When she was 12, the family immigrated to the United States. As a teenager, Omar served as an interpreter for her grandfather at Democratic caucuses. That is when she began to see the connection between local politics and national policy. At age 17, Omar pledged an oath to the United States and became a US citizen. At age 21, she graduated from a state college with a degree in political science. Four years later, she was elected to the Minnesota House of Representatives. Two years later she was elected to the U.S. Congress.

All as a person of color, an immigrant, and a Muslim. And all while suffering repeated bigoted attacks from people like Senators Graham, Kennedy and Blackburn.

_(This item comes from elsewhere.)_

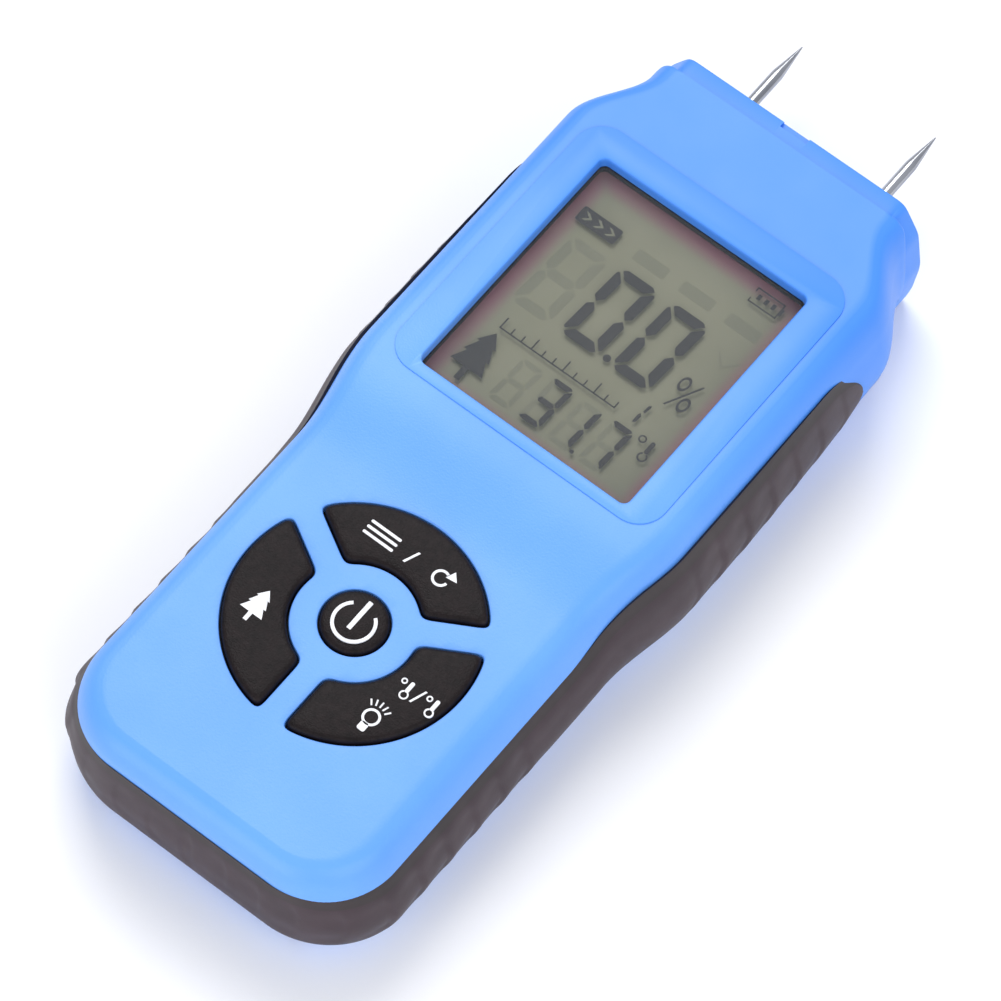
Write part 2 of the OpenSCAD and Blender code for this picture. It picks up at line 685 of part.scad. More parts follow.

I suspect even Amy Coney Barrett’s black daughter, Vivian, would regard Rep. Ilhan Omar as more of a role model for girls of every creed and color than her own adoptive mom.

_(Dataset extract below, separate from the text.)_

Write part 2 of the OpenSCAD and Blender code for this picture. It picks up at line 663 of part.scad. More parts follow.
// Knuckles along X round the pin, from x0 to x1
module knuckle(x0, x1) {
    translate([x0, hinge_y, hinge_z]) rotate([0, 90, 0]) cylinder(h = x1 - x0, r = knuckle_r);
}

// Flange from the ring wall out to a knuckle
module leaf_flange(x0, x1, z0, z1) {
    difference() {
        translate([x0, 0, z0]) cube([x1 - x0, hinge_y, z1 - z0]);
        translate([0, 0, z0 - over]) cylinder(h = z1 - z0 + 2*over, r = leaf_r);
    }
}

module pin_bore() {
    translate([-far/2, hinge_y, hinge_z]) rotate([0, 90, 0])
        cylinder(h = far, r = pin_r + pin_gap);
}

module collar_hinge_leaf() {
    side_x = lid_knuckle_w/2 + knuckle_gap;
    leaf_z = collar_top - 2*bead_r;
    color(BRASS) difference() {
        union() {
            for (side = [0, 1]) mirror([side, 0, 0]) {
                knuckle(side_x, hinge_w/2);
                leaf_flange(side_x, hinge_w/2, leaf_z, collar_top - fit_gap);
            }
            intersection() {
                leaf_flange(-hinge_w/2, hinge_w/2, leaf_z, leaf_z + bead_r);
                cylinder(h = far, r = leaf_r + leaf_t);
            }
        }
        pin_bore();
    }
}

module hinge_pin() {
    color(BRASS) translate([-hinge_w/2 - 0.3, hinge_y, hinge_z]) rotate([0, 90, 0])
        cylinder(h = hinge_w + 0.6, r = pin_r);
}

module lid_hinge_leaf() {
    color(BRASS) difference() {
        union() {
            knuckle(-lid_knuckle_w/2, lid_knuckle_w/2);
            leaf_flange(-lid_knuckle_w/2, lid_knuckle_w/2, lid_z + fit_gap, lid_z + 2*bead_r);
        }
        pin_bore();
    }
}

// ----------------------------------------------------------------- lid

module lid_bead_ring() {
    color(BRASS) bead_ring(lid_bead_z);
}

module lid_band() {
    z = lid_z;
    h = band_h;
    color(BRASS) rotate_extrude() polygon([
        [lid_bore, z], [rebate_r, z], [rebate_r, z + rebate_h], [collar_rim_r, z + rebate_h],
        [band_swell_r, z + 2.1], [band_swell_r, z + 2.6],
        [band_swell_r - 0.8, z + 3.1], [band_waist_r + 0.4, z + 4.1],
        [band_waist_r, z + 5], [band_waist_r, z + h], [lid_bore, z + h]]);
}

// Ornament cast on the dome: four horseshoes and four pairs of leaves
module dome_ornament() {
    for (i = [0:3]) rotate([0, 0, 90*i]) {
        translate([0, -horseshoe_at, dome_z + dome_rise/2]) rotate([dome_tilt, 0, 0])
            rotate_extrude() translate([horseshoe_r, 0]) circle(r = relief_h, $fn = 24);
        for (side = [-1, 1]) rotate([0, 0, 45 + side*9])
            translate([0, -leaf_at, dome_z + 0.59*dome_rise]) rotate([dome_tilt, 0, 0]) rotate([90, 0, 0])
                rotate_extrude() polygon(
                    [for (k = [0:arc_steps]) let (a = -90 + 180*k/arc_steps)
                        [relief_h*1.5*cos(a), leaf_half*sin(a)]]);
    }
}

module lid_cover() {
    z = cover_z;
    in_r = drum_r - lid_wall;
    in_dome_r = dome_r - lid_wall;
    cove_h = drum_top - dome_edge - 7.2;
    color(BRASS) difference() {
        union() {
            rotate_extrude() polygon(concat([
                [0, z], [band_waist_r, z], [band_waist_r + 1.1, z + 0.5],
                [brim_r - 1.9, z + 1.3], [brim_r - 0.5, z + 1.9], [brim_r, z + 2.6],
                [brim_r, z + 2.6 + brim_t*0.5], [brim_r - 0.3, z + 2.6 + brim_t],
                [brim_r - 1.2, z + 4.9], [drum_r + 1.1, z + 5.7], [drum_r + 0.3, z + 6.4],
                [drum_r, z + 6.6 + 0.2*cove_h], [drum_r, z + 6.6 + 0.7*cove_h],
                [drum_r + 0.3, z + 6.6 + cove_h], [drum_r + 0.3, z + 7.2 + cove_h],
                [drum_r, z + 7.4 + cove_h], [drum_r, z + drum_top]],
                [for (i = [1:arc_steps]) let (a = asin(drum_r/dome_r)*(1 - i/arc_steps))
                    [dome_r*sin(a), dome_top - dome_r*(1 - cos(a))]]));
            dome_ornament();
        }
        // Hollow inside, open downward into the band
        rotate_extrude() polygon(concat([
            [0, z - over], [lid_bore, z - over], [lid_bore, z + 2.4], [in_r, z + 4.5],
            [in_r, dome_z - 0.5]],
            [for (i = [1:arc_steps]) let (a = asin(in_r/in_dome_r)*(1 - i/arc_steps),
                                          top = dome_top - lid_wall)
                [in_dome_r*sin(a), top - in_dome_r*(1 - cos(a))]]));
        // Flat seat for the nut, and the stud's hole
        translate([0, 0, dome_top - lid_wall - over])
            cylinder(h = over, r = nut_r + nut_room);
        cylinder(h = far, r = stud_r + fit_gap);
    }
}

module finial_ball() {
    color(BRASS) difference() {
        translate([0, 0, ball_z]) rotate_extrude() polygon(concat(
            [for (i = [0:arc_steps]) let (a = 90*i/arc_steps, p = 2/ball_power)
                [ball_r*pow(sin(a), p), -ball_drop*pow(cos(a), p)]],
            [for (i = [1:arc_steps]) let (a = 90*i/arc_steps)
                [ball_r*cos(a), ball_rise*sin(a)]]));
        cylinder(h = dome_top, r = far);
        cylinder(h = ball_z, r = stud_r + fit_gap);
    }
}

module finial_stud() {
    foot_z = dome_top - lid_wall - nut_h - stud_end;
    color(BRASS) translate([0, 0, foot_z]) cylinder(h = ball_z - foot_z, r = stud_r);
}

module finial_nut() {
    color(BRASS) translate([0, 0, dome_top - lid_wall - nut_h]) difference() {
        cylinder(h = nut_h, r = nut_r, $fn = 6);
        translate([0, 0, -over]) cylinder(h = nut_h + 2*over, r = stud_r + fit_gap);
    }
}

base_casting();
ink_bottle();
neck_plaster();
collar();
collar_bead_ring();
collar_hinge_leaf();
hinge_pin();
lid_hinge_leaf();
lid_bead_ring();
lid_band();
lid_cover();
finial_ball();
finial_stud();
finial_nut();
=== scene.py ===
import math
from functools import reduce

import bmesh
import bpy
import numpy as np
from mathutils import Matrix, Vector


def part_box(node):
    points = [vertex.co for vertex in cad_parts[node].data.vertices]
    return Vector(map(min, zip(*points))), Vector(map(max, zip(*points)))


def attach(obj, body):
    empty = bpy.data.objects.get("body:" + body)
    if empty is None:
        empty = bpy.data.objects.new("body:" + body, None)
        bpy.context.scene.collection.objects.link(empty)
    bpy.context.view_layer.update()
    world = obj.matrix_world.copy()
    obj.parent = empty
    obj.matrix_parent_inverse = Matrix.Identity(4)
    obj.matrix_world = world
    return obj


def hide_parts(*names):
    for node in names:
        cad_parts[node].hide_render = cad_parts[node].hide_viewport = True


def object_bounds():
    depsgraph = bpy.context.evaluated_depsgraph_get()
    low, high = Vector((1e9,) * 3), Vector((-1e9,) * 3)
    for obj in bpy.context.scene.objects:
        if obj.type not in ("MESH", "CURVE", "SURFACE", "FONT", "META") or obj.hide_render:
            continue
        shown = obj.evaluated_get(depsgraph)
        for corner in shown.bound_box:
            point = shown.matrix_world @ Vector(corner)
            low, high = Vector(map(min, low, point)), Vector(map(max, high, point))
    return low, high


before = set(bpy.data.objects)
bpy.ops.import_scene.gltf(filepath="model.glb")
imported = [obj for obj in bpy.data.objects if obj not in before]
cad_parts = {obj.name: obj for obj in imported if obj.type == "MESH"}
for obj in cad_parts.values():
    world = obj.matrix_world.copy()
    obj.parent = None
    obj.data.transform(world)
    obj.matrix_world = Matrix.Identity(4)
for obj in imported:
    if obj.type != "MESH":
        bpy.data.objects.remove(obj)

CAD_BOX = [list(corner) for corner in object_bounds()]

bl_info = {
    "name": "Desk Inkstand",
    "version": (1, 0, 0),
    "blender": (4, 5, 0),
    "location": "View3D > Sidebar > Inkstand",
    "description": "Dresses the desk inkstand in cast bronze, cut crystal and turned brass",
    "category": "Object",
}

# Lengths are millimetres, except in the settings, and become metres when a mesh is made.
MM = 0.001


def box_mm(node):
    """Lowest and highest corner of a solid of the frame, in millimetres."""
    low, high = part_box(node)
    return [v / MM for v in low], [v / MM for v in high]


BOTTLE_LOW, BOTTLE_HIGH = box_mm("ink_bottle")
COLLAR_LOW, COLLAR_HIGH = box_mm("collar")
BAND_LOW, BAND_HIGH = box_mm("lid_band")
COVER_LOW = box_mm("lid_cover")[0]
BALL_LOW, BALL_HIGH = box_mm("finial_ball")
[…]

Karen Spears Zacharias is a journalist and author of Christian Bend: A novel (Mercer University Press).

 

Karen Spears Zacharias

Author/Journalist/Educator. Gold Star Daughter.

4 Comments

AF Roger

about 4 years ago

In our system, money = power and power = money. Its corollary is: money = more and more money. That's always been true, of course. Except in the kingdom of God as Jesus proclaimed it.

Reply

Timmie Z

about 4 years ago

You rock, KSZ!

Reply

Bob

about 4 years ago

You said Sen Blackburn got her seat due to a re-district and gerrymandering. You need to explain, as in my govt classes, I learned that Senators represent the entire state/commonwealth, NOT a district. Thus there could be no gerrymandering. Since that was your first paragraph and totally factually incorrect, I saw no purpose in reading the rest of your article.

Reply

Karen Spears Zacharias

about 4 years ago

I was referring to the fact that a Democratic-majority caucus in the Tennessee legislature after the 1990 census gerrymandered the suburbs of Memphis and Nashville into one Republican dominated district to free up other territory for Democratic advantage. The result was the impetus for Ms. Blackburn's ability to jump from the state legislature to the national one.